Today, his oversized 1965 Topps rookie card is a hobby classic that can bring more than $500 even in low grades. Plagued by centering issues and a size that invites wear, it’s tough to find at the highest grades. A PSA 9 copy sold in 2014 for $60,000 but you can pick up a fairly solid example for $1,000-$1,500.
1968 Topps Bob Griese
Even though he missed most of the storied 1972 season with a leg injury, Bob Griese made it back in time for the Super Bowl and helped the Miami Dolphins’ cap a perfect season that has never been duplicated. It was the second of three consecutive Super Bowl appearances that would help cement Griese’s place in the Hall of Fame despite somewhat mediocre passing stats.
His 1968 Topps rookie card is still popular and can bring in the high three figures for graded, mint copies.
1971 Topps Terry Bradshaw
Terry Bradshaw may not have had the prettiest stats on this list, but as the quarterback for four Super Bowl champions with the Pittsburgh Steelers in the 1970s, he more than holds his own when it comes to overall impact. Add in his 1978 MVP trophy and two Super Bowl MVP awards, as well as his continued standing as an NFL analyst, and it’s easy to see why Bradshaw is still popular after all these years.
His rookie card in the 1971 Topps set is the most valuable vintage rookie card of any former number one draft pick. It can bring close to $1000 in top grades but a near mint, graded example can still be had for around $2oo-250.
1972 Topps Roger Staubach
Because of his commitments to the U.S. Navy, Roger Staubach didn’t get started in the NFL until age 27, but that could not stop him from putting together a Hall of Fame career. Quarterbacking the “America’s Team” Dallas Cowboys of the 1970s, Staubach ended his career in 1979 with five Super Bowl appearances and two rings.
1975 Topps Dan Fouts
The pilot of the San Diego Chargers’ famous “Air Coryell” offense in the 1970s and 1980s, Dan Fouts was just the second quarterback to put up 4000 yards in a season. His monster stats year after year changed the expectations for pro QBs and helped set the stage for the fireworks we see now on a weekly basis.
Fouts’ 1975 Topps rookie card sells for less than $200 in a 9 and for well under $50 in most other conditions, which makes it a bona fide bargain.
1981 Topps Joe Montana
For many fans, Joe Montana is still the greatest quarterback in NFL history, and his big-game heroics are the standard by which all other QBs are judged. The same can be said for his 1981 Topps rookie card, which can be had for under $100 raw and even in PSA 7 or 8 but breaks $500 for a 9. Recent sales of PSA 10s put that card around $15,000.
1984 Topps John Elway
John Elway is one of the more romantic figures in the NFL, from his jilting of the Baltimore Colts to his two-sport excellence that included a stint in the New York Yankees’ minor league system to the two Super Bowl victories that capped a legendary career with the Denver Broncos.

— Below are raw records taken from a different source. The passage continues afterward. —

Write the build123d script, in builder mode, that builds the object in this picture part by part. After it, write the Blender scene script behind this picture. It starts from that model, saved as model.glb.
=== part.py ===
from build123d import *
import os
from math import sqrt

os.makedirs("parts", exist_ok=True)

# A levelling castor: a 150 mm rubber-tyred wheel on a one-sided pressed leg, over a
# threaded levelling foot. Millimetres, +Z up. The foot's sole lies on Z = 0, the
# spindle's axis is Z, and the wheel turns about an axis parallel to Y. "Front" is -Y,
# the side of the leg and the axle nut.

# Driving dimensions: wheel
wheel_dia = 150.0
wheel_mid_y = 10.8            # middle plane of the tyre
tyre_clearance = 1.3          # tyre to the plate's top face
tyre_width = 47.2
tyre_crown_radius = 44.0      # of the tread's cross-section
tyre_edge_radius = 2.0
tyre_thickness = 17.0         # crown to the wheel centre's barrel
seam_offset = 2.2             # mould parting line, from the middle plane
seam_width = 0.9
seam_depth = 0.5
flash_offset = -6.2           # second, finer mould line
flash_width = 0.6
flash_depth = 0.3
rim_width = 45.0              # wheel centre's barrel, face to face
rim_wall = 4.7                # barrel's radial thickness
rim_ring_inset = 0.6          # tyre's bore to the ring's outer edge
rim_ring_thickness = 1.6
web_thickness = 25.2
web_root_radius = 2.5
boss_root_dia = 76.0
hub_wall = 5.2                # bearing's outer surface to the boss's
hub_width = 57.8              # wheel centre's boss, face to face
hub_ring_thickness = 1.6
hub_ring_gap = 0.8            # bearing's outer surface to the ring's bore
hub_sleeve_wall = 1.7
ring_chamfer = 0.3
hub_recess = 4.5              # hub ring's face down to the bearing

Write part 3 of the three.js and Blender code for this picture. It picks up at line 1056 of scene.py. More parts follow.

His rookie card is part of the loaded 1984 Topps set and sells for close to $150 in a graded, mint holder…but a decent one can be yours for much less.

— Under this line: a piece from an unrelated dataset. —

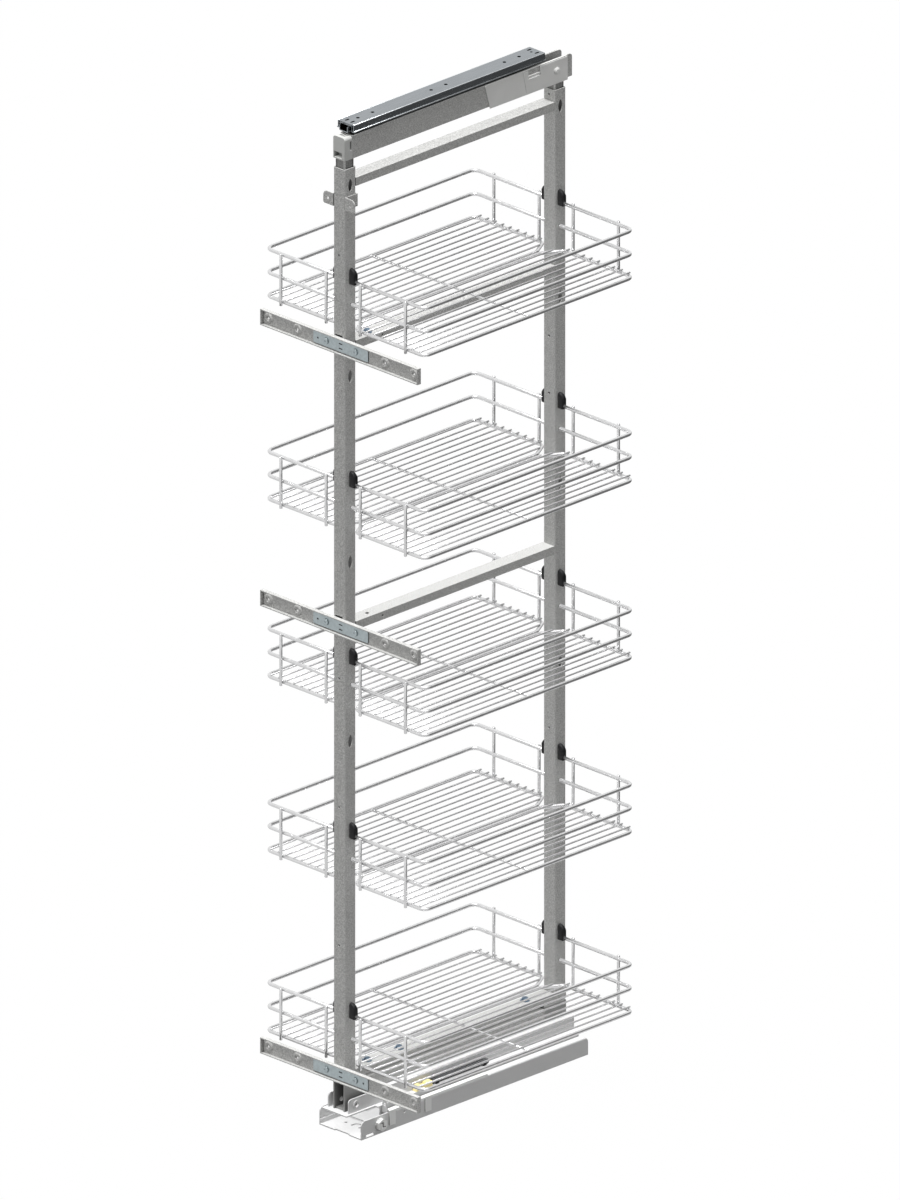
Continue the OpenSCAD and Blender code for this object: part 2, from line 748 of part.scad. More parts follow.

Before the current generation of gunslingers, Dan Marino held just about every gaudy passing record in NFL history, including 420 touchdowns and more than 60,000 yards passing.

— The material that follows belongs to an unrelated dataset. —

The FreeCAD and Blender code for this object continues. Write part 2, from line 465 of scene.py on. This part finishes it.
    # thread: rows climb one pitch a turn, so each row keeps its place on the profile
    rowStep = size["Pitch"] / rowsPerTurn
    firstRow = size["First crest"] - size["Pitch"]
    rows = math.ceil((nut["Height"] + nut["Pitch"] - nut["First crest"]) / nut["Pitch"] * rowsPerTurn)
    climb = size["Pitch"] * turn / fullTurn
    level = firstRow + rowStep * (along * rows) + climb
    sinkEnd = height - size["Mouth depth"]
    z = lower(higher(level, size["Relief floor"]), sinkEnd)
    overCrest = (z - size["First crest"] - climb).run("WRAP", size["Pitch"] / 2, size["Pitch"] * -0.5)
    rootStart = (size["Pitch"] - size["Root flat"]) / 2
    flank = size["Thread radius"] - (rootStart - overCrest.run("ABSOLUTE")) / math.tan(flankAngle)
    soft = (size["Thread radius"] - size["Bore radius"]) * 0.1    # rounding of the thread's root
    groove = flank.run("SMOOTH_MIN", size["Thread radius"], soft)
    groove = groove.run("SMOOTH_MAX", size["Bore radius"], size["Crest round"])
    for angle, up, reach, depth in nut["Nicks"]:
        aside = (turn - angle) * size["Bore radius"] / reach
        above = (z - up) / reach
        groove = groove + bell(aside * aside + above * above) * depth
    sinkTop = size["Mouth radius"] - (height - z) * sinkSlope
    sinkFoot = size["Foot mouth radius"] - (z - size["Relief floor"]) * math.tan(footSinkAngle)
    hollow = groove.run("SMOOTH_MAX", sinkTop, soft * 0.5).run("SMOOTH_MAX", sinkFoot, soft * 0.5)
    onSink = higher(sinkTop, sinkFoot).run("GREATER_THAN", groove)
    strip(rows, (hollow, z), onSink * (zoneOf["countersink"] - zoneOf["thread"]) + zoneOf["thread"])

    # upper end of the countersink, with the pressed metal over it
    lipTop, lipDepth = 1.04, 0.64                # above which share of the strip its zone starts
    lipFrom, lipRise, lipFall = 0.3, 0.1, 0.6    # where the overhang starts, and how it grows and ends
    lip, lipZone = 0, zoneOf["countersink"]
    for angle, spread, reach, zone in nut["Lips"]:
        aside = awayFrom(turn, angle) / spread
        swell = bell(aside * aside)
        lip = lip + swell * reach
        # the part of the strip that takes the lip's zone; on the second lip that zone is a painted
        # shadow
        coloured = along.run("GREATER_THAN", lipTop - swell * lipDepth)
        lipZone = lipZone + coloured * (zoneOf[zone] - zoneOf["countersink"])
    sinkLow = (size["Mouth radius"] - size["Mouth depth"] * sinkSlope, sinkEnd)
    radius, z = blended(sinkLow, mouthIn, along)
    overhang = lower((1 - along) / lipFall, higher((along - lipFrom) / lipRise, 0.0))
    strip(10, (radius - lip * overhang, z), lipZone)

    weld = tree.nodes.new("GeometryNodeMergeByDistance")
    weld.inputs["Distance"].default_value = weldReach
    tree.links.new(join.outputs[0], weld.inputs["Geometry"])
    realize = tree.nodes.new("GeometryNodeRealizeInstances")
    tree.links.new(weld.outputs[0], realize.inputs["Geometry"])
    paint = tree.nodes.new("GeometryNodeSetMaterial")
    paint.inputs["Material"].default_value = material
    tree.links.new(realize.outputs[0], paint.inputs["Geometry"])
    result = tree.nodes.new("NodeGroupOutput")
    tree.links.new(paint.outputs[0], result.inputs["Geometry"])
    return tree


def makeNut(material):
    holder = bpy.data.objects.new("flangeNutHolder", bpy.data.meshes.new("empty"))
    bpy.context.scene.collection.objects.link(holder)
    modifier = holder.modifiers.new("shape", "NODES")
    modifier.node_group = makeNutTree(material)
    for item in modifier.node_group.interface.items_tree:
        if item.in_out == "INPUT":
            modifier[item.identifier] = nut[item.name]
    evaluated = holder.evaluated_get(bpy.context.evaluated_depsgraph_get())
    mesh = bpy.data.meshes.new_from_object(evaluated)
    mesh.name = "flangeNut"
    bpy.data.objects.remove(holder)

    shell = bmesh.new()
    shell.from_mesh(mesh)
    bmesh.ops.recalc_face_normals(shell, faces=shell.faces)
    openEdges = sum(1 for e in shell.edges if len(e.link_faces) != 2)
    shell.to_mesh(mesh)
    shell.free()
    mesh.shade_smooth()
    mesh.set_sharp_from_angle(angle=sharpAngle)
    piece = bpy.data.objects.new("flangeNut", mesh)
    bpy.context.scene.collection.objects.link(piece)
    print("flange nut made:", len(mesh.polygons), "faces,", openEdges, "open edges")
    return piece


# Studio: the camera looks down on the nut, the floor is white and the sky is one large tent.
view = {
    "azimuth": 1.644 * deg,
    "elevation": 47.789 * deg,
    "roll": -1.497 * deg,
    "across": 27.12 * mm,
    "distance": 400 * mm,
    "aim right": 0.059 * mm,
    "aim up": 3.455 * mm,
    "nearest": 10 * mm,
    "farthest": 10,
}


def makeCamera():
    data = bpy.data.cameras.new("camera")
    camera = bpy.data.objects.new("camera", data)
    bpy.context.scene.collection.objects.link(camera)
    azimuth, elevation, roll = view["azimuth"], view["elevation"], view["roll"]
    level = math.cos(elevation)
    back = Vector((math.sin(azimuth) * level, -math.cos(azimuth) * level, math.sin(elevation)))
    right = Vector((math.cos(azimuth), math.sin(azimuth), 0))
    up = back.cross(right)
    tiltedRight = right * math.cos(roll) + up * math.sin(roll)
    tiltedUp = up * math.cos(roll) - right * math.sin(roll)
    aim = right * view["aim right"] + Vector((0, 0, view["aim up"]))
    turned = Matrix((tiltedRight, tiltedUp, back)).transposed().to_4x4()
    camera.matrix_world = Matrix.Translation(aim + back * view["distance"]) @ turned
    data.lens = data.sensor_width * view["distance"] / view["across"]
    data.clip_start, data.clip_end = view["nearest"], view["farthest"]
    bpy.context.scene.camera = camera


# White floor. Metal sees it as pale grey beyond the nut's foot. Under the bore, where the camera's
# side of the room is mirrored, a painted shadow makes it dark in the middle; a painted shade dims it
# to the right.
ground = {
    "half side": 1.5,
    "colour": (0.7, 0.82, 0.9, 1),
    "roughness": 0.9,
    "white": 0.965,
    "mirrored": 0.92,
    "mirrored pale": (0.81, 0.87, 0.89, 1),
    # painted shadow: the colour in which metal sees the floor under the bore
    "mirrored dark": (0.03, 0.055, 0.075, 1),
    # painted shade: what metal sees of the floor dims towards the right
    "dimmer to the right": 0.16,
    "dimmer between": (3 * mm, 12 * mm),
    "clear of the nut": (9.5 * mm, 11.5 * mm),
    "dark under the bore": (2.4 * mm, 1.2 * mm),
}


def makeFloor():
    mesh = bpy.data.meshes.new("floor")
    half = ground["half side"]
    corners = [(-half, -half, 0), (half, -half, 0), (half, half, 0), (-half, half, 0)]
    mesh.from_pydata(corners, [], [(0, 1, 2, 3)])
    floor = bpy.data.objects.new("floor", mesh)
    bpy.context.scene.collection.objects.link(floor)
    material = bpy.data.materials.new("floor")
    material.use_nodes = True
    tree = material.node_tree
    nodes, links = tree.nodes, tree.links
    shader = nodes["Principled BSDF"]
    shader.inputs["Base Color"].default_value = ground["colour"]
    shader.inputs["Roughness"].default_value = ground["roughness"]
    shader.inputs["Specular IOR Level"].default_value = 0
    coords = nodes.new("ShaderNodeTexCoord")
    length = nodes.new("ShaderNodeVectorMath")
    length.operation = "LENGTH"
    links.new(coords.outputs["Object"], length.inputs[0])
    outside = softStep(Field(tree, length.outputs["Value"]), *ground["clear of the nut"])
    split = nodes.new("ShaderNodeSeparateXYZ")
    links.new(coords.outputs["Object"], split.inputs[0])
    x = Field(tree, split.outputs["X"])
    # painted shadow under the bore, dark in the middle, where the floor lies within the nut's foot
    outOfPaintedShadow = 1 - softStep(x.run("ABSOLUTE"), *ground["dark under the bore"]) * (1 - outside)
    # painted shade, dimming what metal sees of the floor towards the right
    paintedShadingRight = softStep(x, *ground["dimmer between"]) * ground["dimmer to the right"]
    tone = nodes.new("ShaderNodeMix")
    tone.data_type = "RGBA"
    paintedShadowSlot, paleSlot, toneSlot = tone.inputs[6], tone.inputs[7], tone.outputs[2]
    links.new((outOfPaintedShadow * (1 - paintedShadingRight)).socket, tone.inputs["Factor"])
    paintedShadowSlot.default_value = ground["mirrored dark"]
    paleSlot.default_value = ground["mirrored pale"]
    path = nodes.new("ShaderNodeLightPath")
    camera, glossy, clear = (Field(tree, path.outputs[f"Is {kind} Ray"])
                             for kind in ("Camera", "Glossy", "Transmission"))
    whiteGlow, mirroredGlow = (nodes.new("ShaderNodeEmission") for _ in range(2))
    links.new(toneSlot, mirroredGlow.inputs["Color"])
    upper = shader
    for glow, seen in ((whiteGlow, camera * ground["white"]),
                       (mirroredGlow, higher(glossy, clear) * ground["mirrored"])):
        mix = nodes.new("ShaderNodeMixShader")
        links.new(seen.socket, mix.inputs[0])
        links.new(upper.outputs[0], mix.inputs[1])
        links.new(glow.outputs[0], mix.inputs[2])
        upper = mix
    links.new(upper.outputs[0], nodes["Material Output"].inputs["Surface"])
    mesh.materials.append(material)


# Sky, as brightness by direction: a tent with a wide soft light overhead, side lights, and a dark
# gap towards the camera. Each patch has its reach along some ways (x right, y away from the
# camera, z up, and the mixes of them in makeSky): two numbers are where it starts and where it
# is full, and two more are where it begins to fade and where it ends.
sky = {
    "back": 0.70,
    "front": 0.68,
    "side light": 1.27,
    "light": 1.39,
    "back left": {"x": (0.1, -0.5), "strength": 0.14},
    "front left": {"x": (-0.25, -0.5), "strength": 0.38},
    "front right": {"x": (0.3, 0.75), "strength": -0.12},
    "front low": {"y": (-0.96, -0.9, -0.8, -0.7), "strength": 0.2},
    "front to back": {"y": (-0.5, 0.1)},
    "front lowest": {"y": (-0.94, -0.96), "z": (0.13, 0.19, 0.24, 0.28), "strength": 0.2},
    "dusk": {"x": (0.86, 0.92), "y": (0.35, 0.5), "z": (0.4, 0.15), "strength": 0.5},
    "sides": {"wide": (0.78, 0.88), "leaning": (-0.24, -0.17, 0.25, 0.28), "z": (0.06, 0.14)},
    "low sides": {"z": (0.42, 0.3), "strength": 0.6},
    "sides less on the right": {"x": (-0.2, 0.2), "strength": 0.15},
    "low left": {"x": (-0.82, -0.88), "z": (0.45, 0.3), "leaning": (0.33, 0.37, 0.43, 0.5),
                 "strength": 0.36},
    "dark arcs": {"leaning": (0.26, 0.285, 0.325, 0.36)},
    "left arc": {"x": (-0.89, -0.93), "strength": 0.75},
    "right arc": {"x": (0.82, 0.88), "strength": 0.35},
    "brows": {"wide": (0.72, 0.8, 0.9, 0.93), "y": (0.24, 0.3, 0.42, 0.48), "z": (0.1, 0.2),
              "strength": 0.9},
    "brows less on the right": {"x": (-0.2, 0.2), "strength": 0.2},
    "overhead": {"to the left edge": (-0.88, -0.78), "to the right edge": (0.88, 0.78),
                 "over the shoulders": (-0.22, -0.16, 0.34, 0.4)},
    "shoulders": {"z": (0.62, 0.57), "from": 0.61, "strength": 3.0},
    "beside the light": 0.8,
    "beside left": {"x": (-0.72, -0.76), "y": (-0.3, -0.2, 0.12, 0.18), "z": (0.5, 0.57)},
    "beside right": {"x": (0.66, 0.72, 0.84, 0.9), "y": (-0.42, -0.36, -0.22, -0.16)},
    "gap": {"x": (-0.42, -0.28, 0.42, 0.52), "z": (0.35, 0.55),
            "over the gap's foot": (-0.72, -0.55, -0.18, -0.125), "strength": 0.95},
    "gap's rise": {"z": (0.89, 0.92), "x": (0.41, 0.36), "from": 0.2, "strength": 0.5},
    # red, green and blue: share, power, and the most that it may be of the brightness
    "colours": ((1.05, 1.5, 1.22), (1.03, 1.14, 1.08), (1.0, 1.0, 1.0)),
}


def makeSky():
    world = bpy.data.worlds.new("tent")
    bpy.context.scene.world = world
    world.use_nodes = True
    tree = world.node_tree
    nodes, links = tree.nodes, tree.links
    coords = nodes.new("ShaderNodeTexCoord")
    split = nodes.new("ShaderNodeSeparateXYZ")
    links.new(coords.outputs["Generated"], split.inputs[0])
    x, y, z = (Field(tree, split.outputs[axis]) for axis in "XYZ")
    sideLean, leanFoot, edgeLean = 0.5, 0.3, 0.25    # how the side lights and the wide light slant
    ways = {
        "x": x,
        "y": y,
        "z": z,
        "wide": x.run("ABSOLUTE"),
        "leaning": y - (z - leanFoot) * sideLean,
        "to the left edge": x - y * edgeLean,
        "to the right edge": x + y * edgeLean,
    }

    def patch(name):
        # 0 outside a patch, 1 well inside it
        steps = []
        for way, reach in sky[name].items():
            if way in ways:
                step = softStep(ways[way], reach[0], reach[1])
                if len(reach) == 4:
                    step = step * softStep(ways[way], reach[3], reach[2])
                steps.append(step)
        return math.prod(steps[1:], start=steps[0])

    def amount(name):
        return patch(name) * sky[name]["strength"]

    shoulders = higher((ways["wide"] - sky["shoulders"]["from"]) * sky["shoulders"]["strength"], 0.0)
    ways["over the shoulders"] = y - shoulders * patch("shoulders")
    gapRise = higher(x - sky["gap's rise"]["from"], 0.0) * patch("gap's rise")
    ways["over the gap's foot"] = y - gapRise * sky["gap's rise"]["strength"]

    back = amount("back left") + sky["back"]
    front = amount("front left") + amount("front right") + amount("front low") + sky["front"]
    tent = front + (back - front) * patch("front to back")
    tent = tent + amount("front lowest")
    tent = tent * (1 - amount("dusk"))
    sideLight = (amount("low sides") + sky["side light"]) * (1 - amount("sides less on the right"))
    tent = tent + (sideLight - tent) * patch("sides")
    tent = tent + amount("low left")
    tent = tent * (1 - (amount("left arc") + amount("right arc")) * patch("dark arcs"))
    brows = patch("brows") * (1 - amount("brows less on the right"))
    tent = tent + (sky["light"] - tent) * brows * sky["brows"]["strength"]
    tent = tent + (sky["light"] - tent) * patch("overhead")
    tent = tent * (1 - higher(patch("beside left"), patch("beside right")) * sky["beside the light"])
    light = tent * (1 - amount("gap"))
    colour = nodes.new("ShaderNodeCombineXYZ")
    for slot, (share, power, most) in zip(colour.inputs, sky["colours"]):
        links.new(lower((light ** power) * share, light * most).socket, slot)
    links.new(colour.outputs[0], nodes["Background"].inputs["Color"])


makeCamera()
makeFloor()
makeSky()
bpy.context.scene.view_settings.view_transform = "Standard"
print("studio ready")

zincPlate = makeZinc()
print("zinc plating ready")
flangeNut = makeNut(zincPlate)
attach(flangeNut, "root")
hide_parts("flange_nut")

Before Elway’s late-career heroics, Marino’s rookie card was the undisputed king of the 1984 Topps set and today and considered one of the best NFL rookie cards of the 80s. A mint, graded example will run about $150. The occasional 10 that comes to market can bring upwards of $1000. A near mint-mint example, though, can easily be picked up for around $50-60.
While you could make a case for guys like Ken Stabler, Phil Simms, and Sonny Jorgensen to appear on this list, too, they don’t carry quite the same hobby weight as the players and cards above. Collectors will always love vintage quarterback rookie cards, and these 18 are the best of the best.